[start Records supplied]

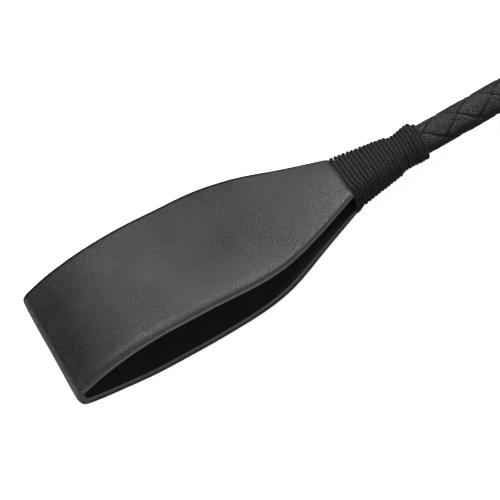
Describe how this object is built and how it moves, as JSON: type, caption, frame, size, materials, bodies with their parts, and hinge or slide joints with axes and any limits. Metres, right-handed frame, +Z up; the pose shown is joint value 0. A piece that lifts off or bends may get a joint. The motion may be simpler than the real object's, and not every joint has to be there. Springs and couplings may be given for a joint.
{
  "type": "riding crop",
  "caption": "Riding crop with a folded leather keeper bound by cord to a plaited shaft, a leather-wrapped grip with two collar knots, a butt cap and a wrist loop.",
  "frame": {"origin": "on the surface that the crop lies on, under the middle of its box", "axes": "+X along the shaft from the keeper to the wrist loop, +Z up from the surface"},
  "size_m": [0.6216, 0.053, 0.0201],
  "materials": {
    "keeper_leather": "smooth black strap leather, satin",
    "keeper_lining": "matt black split leather",
    "binding_cord": "waxed braided black cord",
    "fibreglass": "black glass fibre rod",
    "bolster_tape": "cotton tape",
    "plait_leather": "smooth black lace leather, satin",
    "grip_rubber": "firm black rubber",
    "grip_leather": "grained black leather, satin",
    "knot_leather": "smooth black lace leather, satin",
    "cap_plastic": "turned black plastic",
    "steel": "plated steel",
    "strap_leather": "smooth black strap leather, satin"
  },
  "bodies": {
    "crop": {"keeper_tail_upper": "keeper_leather", "keeper_tail_lower": "keeper_leather", "binding_cord": "binding_cord", "core_rod": "fibreglass", "shaft_bolster": "bolster_tape", "plait_strand_right_1": "plait_leather", "plait_strand_right_2": "plait_leather", "plait_strand_right_3": "plait_leather", "plait_strand_left_1": "plait_leather", "plait_strand_left_2": "plait_leather", "plait_strand_left_3": "plait_leather", "grip_core": "grip_rubber", "grip_wrap": "grip_leather", "front_knot": "knot_leather", "rear_knot": "knot_leather", "butt_cap": "cap_plastic", "butt_pin": "steel", "strap_end_left": "strap_leather", "strap_end_right": "strap_leather"},
    "keeper": {"keeper_face": "keeper_leather", "keeper_lining": "keeper_lining"},
    "wrist_loop": {"wrist_strap": "strap_leather", "strap_rivet": "steel"}
  },
  "joints": [
    {"name": "keeper_flex", "type": "hinge", "parent": "crop", "child": "keeper", "pos_m": [-0.20183, 0, 0.0097], "axis": [0, 1, 0], "range_deg": [-25, 25], "stiffness_Nm_per_rad": 0.3},
    {"name": "wrist_loop_swing", "type": "hinge", "parent": "crop", "child": "wrist_loop", "pos_m": [0.15857, 0, 0.0097], "axis": [0, 0, 1], "range_deg": [-70, 70]}
  ]
}
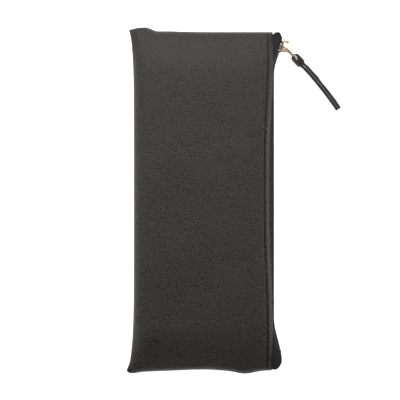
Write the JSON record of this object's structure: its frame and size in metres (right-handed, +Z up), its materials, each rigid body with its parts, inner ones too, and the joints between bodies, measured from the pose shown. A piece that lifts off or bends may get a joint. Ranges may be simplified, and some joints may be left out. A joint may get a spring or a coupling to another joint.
{
  "type": "fountain pen case",
  "caption": "Slim rectangular zip pouch for pens in soft black pebbled leather, zip along one long edge, with a gold slider and a folded leather pull strap.",
  "frame": {"origin": "centre of the flat resting face under the back panel", "axes": "+X towards the zip, +Y along the pouch towards the closed end of the zip, +Z up out of the front panel"},
  "size_m": [0.1201, 0.195, 0.013],
  "materials": {
    "black_leather": "soft satin, fine pebble grain",
    "strap_leather": "satin, smooth folded strip",
    "lining_fabric": "matt plain weave",
    "zip_tape": "matt woven tape",
    "zip_coil": "semi-gloss nylon",
    "gold_metal": "polished pale gold plating",
    "black_metal": "black enamel, semi-gloss",
    "spring_steel": "plain",
    "thread": "twisted polyester thread"
  },
  "bodies": {
    "back": {"back_panel": "black_leather", "back_lining": "lining_fabric", "back_zip_tape": "zip_tape", "back_coil": "zip_coil", "back_top_stop": "black_metal", "back_topstitch": "thread", "bottom_stop": "black_metal", "top_end_seam_thread": "thread", "bottom_end_seam_thread": "thread", "long_seam_thread": "thread"},
    "front": {"front_panel": "black_leather", "front_lining": "lining_fabric", "front_zip_tape": "zip_tape", "front_coil": "zip_coil", "front_top_stop": "black_metal", "front_topstitch": "thread"},
    "slider": {"slider_body": "gold_metal", "slider_cap": "gold_metal", "lock_spring": "spring_steel"},
    "ring": {"pull_ring": "gold_metal"},
    "strap": {"pull_strap": "strap_leather"}
  },
  "joints": [
    {"name": "zip_slide", "type": "slide", "parent": "back", "child": "slider", "axis": [0, -1, 0], "range_m": [0, 0.171], "deforming": ["back_coil"]},
    {"name": "mouth_open", "type": "hinge", "parent": "back", "child": "front", "pos_m": [-0.03855, 0, 0.005], "axis": [0, -1, 0], "range_deg": [0, 15], "deforming": ["front_zip_tape", "front_coil"]},
    {"name": "pull_swing", "type": "hinge", "parent": "slider", "child": "ring", "pos_m": [0.04795, 0.0889, 0.005], "axis": [0, 0, 1], "range_deg": [-28, 102]},
    {"name": "strap_swing", "type": "hinge", "parent": "ring", "child": "strap", "pos_m": [0.0546, 0.08291, 0.00406], "axis": [0, 0, 1], "range_deg": [-18, 25]}
  ],
  "couplings": [
    {"joint": "mouth_open", "follows": "zip_slide", "rad_per_m": 1.5309}
  ]
}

[end Records supplied]

▶ [What to produce]: Tally the lines in this data that hold the word "from" and state only the count.

▶ [Final answer]: 2